More than a book for library reference, Africana will give hours of reading pleasure through its longer, interpretive essays by such notable writers as Stanley Crouch, Gerald Early, Randall Kennedy, and Cornel West. These specially commissioned essays give the reader an engaging chronicle of the religion, arts, and cultural life of Africans and of black people in the Old World and the New.

About the Author
Kwame Anthony Appiah is Professor of Afro-American Studies and Philosophy at Harvard University, President of the Society for African Philosophy in North America, and a Board Member of the W.E.B. Du Bois Institute.

Henry Louis Gates, Jr., is the W.E.B. Du Bois Professor of Humanities, Chairman of the Department of Afro-American Studies, and Director of the W.E.B. Du Bois Institute for Afro-American Research at Harvard University.

Customer Reviews

African Experience Finally Gets It's Place in the Sun!

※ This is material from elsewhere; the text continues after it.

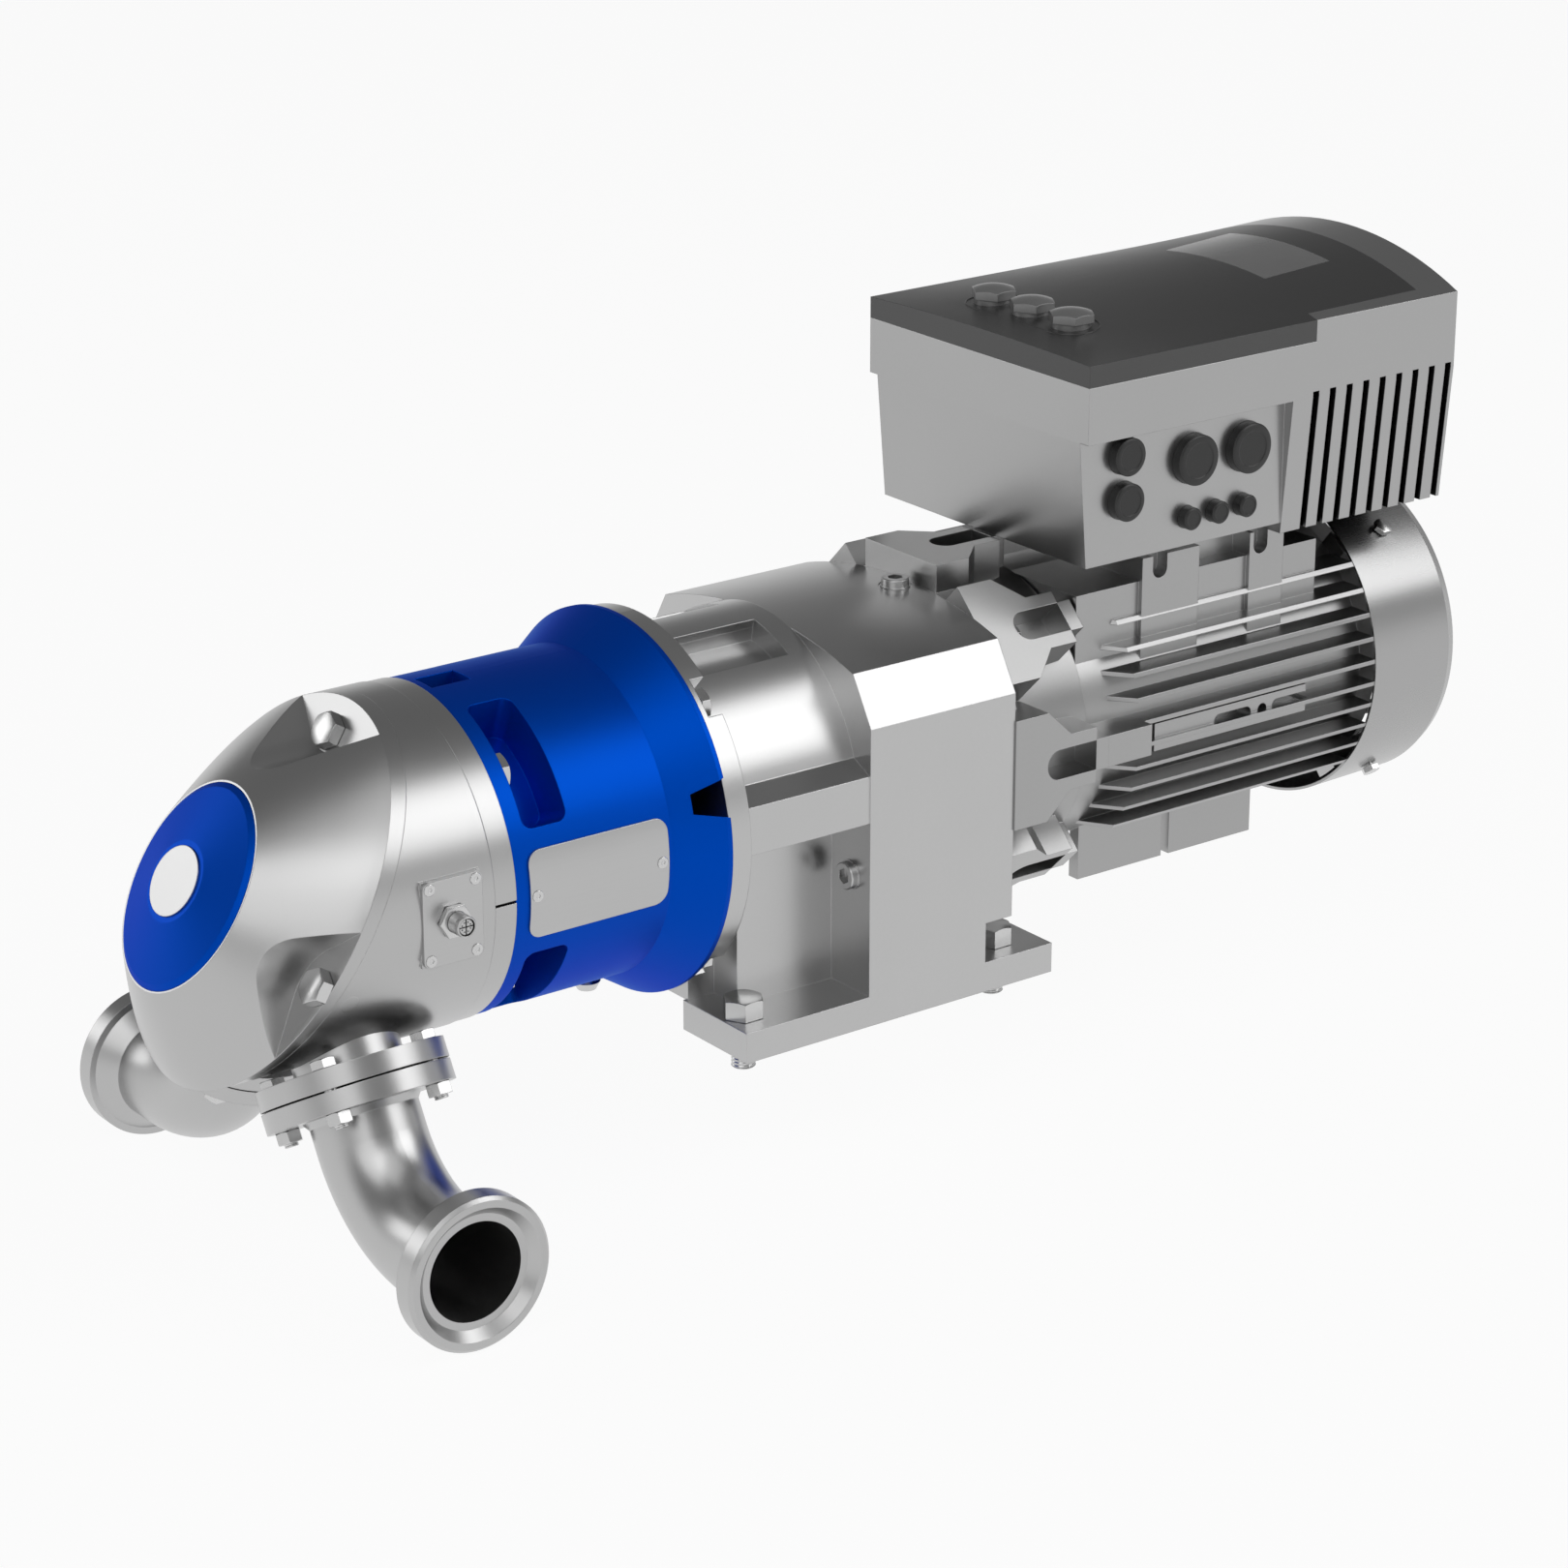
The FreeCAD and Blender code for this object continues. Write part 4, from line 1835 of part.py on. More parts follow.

Reviewer: meggyg  from San Francisco, California
     December 9, 1999

Upon opening this book, I realized I had stumbled on to the missing link in American History. Africana provides a glimpse of what traditional history books have been all to willing to ignore. As a person of Native American and European heritage, I have seen time and time again, the way American History Books have focused primarily on the accomplishments of Europeans, leaving out the rich history of all of her people of color. With it's amazing photographs and easily followed geographical references, Africana fills this gap, as it provides a much wider view of the true history of America. I hope someday that traditional American History Books will include this information in their pages and there will be no need for separated histories...but until that time, Africana is a book that every parent should buy for their child and every American should have in their home. The history that this book brings to the table of humanity, can help us heal and grow as a country... and a people.